3D code data:
──────────────────────────────
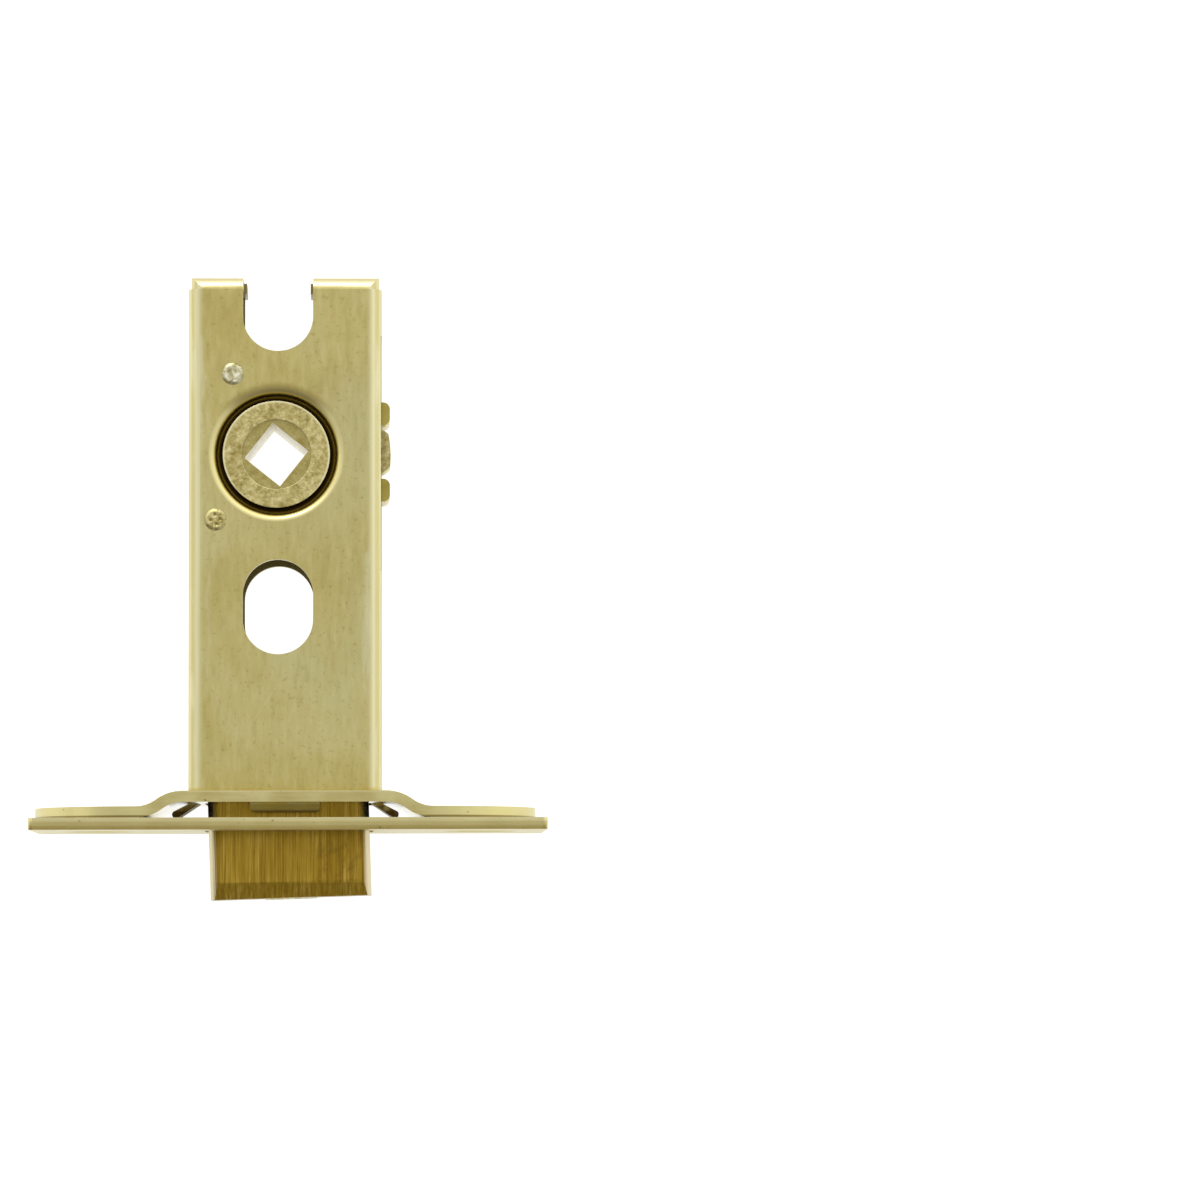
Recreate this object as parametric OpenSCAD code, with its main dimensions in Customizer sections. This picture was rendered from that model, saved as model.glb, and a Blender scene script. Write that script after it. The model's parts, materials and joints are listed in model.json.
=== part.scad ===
// Tubular bathroom deadbolt, shown with its bolt half thrown.
// X runs along the forends, Y goes back into the door and Z lies along the spindle.
// The origin is the middle of the outer forend's face. All sizes are in millimetres.

/* [Forends] */
// Length of the outer forend
outer_l = 60; // [56:0.5:80]
// Width of both forends
forend_w = 25; // [22:0.5:30]
// Thickness of the outer forend
outer_t = 1.4; // [1.2:0.1:2.5]
// Corner radius of the outer forend
outer_corner_r = 0.5; // [0.2:0.1:4]
// How much shorter the inner forend is at each end
inner_short = 0.6; // [0:0.1:1.5]
// Thickness of the inner forend
inner_t = 1.3; // [1:0.1:2]
// Height of the inner forend's raised middle
inner_rise = 1.8; // [1.4:0.1:2.5]
// Flat of the raised middle beyond each side of the case
raised_margin = 0.4; // [0.3:0.1:1.5]
// Length of each S-bend beside the raised middle
joggle_l = 5.5; // [4:0.1:6.5]
// Room around the bolt in both forends
aperture_play = 0.45; // [0.4:0.05:0.6]

/* [Forend screws] */
// From the middle of each screw hole to the end of the outer forend
screw_margin = 7.65; // [7:0.05:8.4]
// Screw hole in the outer forend
screw_d = 5; // [3.5:0.1:5.5]
// Widest part of the countersink
sink_d = 8.8; // [8:0.1:10]
// Depth of the countersink's cone
sink_depth = 0.9; // [0.5:0.1:1]
// Screw hole in the inner forend
inner_screw_d = 5.8; // [5.6:0.1:6.4]

/* [Case] */
// Distance from the forend's face to the spindle
backset = 44; // [42:0.5:80]
// Distance from the spindle to the rear of the case
rear_reach = 20.8; // [20.2:0.2:30]
// How far the case sits off the middle of the forend
case_shift = -0.45; // [-0.8:0.05:0]
// Sheet steel of the case
sheet_t = 1.2; // [0.8:0.1:1.4]
// Inside radius of the folds
fold_inner_r = 0.3; // [0.1:0.05:0.8]
// How far the side walls stop short of the rear
corner_relief = 1.4; // [1.35:0.05:2.4]
// How far the rear flange's ends stay inside the side walls' faces
rear_inset = 0.3; // [0.1:0.1:0.6]
// Length of the staking tabs along the side walls
tab_l = 3.4; // [2:0.1:4]
// Place of the front tabs behind the inner forend
front_tab_y = 9; // [5:0.5:20]

/* [Staked tongues] */
// Width of the tongues on the two cheeks
cheek_tongue_w = 8.1; // [5:0.1:10]
// How far the cheek tongues stand out of the inner forend
cheek_tongue_out = 1.05; // [0.5:0.05:1.3]
// Width of the tongues on the side walls
side_tongue_w = 7; // [4:0.1:9]
// How far the side tongues are splayed outwards
splay = 1.95; // [1.6:0.05:2.2]
// Gap between the splayed tongues and the outer forend
splay_gap = 0.1; // [0.05:0.05:0.2]
// Thickness of the splayed tongues at their round ends
splay_t = 0.9; // [0.5:0.05:1]
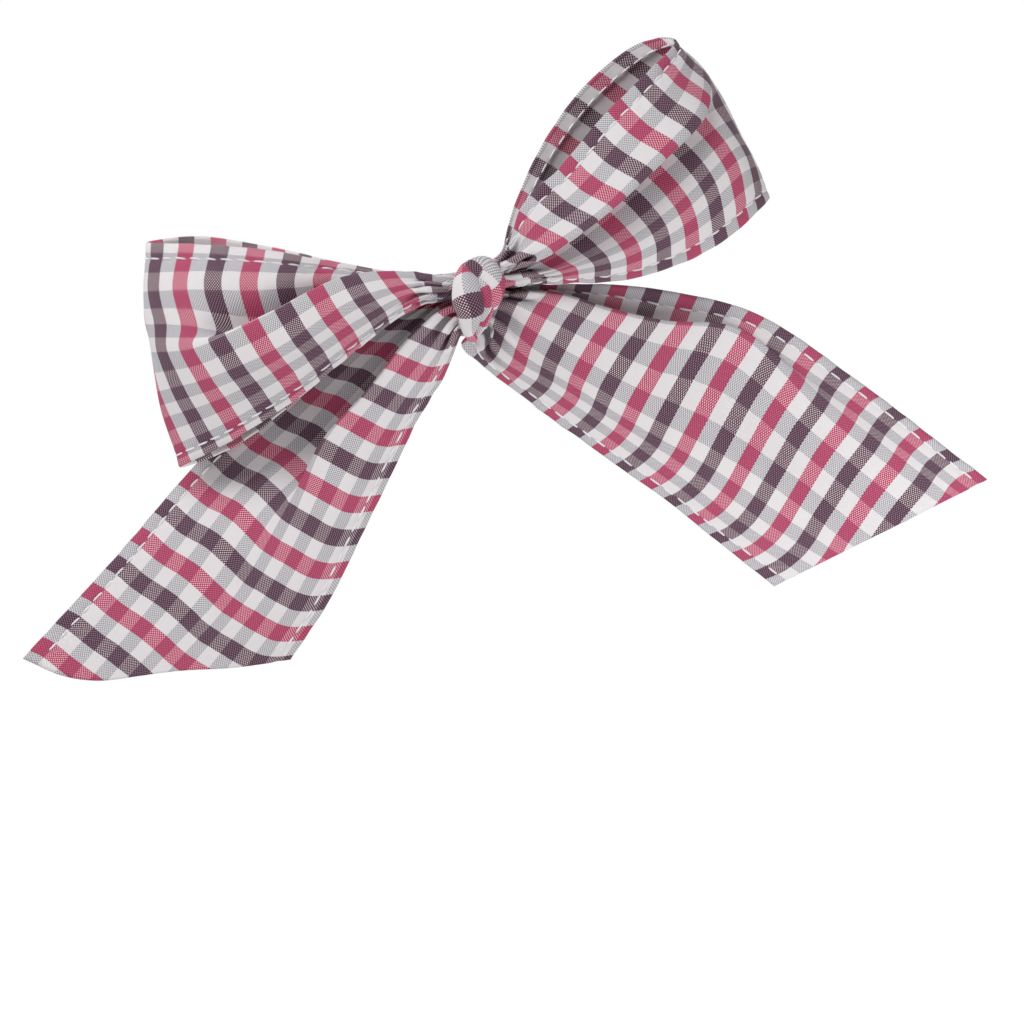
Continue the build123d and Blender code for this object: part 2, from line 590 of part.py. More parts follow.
# ---------------------------------------------------------------- clip: torsion spring
# The coil sits on the pin. Its two legs run under the levers and spread them apart.
coil_turns = 3
leg_reach = 6.5
wire_slack = 0.25
leg_radius = wire_radius - 0.02
start_angle = 117.0
coil_sweep = 270.0 - start_angle + 360.0 * coil_turns
coil_height = coil_pitch * coil_sweep / 360.0
coil_low_z = clip_z - coil_height / 2
pin_axis = Axis((pin_x, pin_y, clip_z), (0, 0, 1))
lever_run = lever_x - pin_x - ear_radius
lever_climb = lever_rise - lever_step
lever_y = back_hinge_y + lever_step + (leg_reach - ear_radius) / lever_run * lever_climb
leg_drop = (sheet / 2 + wire_radius + wire_slack) * math.hypot(lever_run, lever_climb) / lever_run
back_leg_end = Vector(pin_x + leg_reach, lever_y - leg_drop, coil_low_z)
front_leg_end = Vector(pin_x + leg_reach, front_inner_y + wire_radius + wire_slack, coil_low_z + coil_height)

with BuildPart() as coil_winding:
    with BuildLine() as coil:
        Helix(coil_pitch, coil_height, coil_radius, (pin_x, pin_y, coil_low_z))
    with BuildSketch(Plane(origin=coil.line @ 0, z_dir=coil.line % 0)):
        Circle(wire_radius)
    sweep(path=coil.line, is_frenet=True)

with BuildPart() as torsion_spring:
    add(coil_winding.part.rotate(pin_axis, start_angle))
    turned_coil = coil.line.rotate(pin_axis, start_angle)
    for leg_start, leg_end in ((turned_coil @ 0, back_leg_end), (turned_coil @ 1, front_leg_end)):
        with BuildSketch(Plane(origin=leg_start, z_dir=leg_end - leg_start)):
            Circle(leg_radius)
        extrude(amount=(leg_end - leg_start).length)
write(torsion_spring.part, "torsion_spring")
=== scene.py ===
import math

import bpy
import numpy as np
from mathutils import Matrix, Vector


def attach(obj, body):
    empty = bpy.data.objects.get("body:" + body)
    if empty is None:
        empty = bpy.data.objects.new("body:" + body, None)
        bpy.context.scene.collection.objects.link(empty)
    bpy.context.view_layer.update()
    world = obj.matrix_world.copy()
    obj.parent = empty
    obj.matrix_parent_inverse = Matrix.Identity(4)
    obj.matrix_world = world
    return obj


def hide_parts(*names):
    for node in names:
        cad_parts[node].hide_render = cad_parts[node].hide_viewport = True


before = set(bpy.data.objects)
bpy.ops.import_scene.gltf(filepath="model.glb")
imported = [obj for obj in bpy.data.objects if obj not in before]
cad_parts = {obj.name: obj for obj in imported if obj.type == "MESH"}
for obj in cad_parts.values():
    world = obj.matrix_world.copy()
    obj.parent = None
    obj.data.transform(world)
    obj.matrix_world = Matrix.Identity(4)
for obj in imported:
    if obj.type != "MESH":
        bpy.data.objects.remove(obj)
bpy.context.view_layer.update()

# %% [markdown]
# # A gingham hair bow
#
# The bow is sewn from three strips of woven gingham. One strip is a ring, pinched in
# the middle to make both loops. A second strip lies behind it and makes both tails. A
# narrow third strip is knotted round the gathers, and a sprung steel clip sits behind.
#
# The CAD model already gives the clip its exact shape and the cloth its place. Here the
# cloth gets its folds, hems, stitches and weave, and the metal gets its finish.

MM = 0.001

# %% [markdown]
# ## The camera
#
# A long lens at half a metre keeps the bow's outlines close to a straight projection,
# as a studio close-up does. The camera is level and looks along +Y at the bow's front.

# %% Camera
CAMERA_DISTANCE = 0.483
VIEW_CENTRE = (0.00544, -0.0369)

lens = bpy.data.cameras.new("camera")
lens.lens = 100
lens.clip_start = 0.01
camera = bpy.data.objects.new("camera", lens)
bpy.context.collection.objects.link(camera)
camera.location = (VIEW_CENTRE[0], -CAMERA_DISTANCE, VIEW_CENTRE[1])
camera.rotation_euler = (math.pi / 2, 0, 0)
bpy.context.scene.camera = camera
print("camera at", [round(value, 3) for value in camera.location])

# %% [markdown]
# ## Shader maths in plain Python
#
# Every finish below is worked out from the piece's own coordinates. A wire is a number
# on its way from one node to the next. Its operators add the Math nodes, so that a
# pattern can be written as a formula.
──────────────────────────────
STATED TASK: Proceeding from the line containing "sweep(path=coil.line, is_frenet=True)" through the line containing "obj.matrix_world = world", transcribe the lines above exactly, both end lines included.

RESULT FOR THIS TASK:
    sweep(path=coil.line, is_frenet=True)

with BuildPart() as torsion_spring:
    add(coil_winding.part.rotate(pin_axis, start_angle))
    turned_coil = coil.line.rotate(pin_axis, start_angle)
    for leg_start, leg_end in ((turned_coil @ 0, back_leg_end), (turned_coil @ 1, front_leg_end)):
        with BuildSketch(Plane(origin=leg_start, z_dir=leg_end - leg_start)):
            Circle(leg_radius)
        extrude(amount=(leg_end - leg_start).length)
write(torsion_spring.part, "torsion_spring")
=== scene.py ===
import math

import bpy
import numpy as np
from mathutils import Matrix, Vector


def attach(obj, body):
    empty = bpy.data.objects.get("body:" + body)
    if empty is None:
        empty = bpy.data.objects.new("body:" + body, None)
        bpy.context.scene.collection.objects.link(empty)
    bpy.context.view_layer.update()
    world = obj.matrix_world.copy()
    obj.parent = empty
    obj.matrix_parent_inverse = Matrix.Identity(4)
    obj.matrix_world = world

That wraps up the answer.